Texto | Jorge Martins
Ilustração | Susa Monteiro/Arquivo
São 4:18 horas. Acordo sem sono. Estou na casa do tio Zé Calha, personagem sobre quem já queria escrever faz tempo. Por entre as muitas memórias deste espaço, realço uma das maiores mas cujo formato quase passa despercebido: um fragmento do muro de Berlim que me chamou a atenção desde a primeira visita. Não fazia ideia de que se teria feito negócio com este marco histórico, duvidei, até, imagine-se, da sua originalidade, mas rapidamente percebi que era só a minha ingenuidade a dominar o cenário.

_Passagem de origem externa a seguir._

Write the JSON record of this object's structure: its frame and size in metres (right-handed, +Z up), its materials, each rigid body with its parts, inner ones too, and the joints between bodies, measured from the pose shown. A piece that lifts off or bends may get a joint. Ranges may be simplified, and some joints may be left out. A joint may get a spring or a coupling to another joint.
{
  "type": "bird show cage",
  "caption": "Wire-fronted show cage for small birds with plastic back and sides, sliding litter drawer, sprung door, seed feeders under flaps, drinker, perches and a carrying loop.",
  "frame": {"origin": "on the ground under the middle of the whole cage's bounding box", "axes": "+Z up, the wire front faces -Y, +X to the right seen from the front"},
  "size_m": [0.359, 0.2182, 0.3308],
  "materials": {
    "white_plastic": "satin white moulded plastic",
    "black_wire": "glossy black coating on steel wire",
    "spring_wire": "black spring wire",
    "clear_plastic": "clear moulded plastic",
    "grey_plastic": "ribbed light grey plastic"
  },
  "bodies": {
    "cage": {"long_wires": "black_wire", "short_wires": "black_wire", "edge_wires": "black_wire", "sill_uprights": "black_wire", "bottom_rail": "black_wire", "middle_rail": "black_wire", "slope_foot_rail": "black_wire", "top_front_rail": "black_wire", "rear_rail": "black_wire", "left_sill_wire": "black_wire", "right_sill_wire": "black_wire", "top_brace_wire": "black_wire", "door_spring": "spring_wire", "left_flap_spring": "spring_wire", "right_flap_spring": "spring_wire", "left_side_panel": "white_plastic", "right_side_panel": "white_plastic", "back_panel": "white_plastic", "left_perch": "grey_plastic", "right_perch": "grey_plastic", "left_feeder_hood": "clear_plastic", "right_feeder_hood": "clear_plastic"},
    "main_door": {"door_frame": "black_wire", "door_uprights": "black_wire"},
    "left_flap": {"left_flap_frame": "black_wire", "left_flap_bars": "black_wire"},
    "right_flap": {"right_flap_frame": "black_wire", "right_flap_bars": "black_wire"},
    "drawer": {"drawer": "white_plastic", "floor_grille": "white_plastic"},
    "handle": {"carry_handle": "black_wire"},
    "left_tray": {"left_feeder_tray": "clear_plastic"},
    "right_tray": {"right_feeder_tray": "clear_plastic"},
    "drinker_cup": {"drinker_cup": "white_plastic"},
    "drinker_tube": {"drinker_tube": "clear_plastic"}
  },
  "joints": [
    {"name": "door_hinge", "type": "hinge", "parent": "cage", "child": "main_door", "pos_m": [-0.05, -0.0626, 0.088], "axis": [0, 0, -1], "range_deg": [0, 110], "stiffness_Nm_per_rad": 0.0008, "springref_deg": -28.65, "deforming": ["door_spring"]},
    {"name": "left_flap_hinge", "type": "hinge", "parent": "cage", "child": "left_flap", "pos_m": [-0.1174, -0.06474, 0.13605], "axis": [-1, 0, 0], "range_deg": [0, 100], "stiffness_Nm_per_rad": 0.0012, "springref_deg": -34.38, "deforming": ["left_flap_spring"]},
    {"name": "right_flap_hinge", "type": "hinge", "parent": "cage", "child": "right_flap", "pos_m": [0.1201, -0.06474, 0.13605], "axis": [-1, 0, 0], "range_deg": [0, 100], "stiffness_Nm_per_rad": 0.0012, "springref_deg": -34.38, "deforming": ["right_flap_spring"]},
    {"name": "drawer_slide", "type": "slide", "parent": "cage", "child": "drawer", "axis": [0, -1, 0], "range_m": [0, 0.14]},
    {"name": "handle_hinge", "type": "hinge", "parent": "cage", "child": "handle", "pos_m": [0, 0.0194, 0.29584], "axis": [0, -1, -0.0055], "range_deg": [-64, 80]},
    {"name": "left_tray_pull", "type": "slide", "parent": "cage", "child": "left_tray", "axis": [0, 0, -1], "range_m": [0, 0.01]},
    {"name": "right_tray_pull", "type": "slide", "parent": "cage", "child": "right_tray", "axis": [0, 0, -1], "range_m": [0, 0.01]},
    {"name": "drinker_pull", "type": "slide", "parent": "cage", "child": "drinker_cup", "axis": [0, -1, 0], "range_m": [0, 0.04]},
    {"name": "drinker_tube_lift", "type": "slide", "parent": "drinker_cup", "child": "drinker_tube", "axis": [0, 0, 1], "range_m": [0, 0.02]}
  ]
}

O Zé Calha é emigrante e hoje, reformado, divide o seu ano, mais ou menos 50/50, entre a Alemanha e Portugal. Quando o conheci, era ele já reformado, a primeira sensação que tive foi a de que era o típico emigrante: uma vida de trabalho, toldada pelo sacrifício “lá fora”. Tropa feita em Portugal, 1966, missão cumprida numa colónia, e respetiva foto de destaque na sala, ao lado do irmão, um ano e pouco mais velho, com quem partilhou a jornada. Esposa de uma vida. Das discretas, das da bata, das que reinam silenciosamente. A que lhe chega ao coração e lhe está sempre no discurso. Descendência portuguesa mas com vida feita “lá” e a quem Portugal diz pouco. Conversa marcada pela comparação constante entre os dois países, em que as palavras e o coração não estão em sintonia.
O “eu” está no centro do discurso. Fala mais do que ouve e tem sempre uma história. Mas não é um “eu” narcísico. É um “eu” de obra feita. De orgulho no percurso e na partilha. Parece trazer superioridade, mas, espremido, traz justiça e noção de missão cumprida.
O Zé Calha usa sempre um pin que o identifica como paraquedista, sempre. Coloca-o religiosamente e, tal como o calçado ou a chave de casa, não sai sem ele na blusa. Tem um canivete sempre pronto. Usa “Old Spice”, uma lâmina e um pincel da barba, daqueles à antiga. O Zé Calha acredita que o alho é a salvação e todas as manhãs desfaz um dente e, qual comprimido da tensão, não falha na sua toma. Tem uma fixação tal com orégãos que já o vi, de verdade, a despejar um bom bocado por cima de um gelado e comer. Gostos, enfim. O Zé Calha não dispensa o seu copo de tinto, ao almoço e nas fugas à garagem que valem sempre mais um ou outro, quer seja lá, onde tem umas reservas, ou no café do lado onde é conhecido de uma vida e onde contraria tendências ao surgir, sem pudores, com um polo cor de rosa e ser motivo de um ou outro piropo que lhe passam completamente ao lado.
Para ele o corpo é uma máquina. Ontem, ao jantar, enumerava uns quantos da sua “turma” que “já lá estão”, sempre com a devida menção à idade com que partiram, numa clara nota de anseio pelo que aí vem e de glória pelo que ainda tem. Dos nossos últimos encontros, noto-lhe esse receio pela aproximação do fim. Não há grandes sinais no corpo de 80 anos, que ainda se monta na sua bicicleta para dar a volta à cidade, mas há no discurso. Há uma repetição da ideia. Uma montanha russa que vai do lamento à glorificação e que anda ali nessa roda emocional.
O Zé Calha encerra uma geração a quem a minha geração talvez seja a última a reconhecer legitimidade e por quem nutre o respeito e reconhecimento merecidos. Às mais recentes talvez já lhes possa dizer pouco, pelo distanciamento ou, até, pelo desconhecimento da história e pelo crescente hiato temporal que os separa, que é proporcional às diferenças que os caracterizam.
A geração que por estes dias já está imune. O Zé Calha é respeitador do próximo mas diz que, em todo o caso, ninguém o prende, dado ser ex-combatente. A geração que leva mais marcas do que aquelas que deixa. A geração que nem sempre tem a flexibilidade que ele tem, de ver e aceitar, mesmo que com reservas e algumas invocações pontuais ao Estado Novo, que o mundo pula e avança e é feito de mudanças várias.
Porque a vida não é sobre o destino, pois esse é igual para todos, mas, sim, digo- -vos eu, sobre a viagem que fazemos até lá chegar. Sobre as paragens várias. As curvas apertadas, as velocidades de cruzeiro e as inversões de marcha. E como para quase todos os destinos, os caminhos são vários e a escolha será sempre nossa.
São agora 5:40 horas. E ainda falta tanto caminho para voltar a amanhecer outro e mais um dia. Na vida do Zé Calha e na de todos nós que por cá andamos.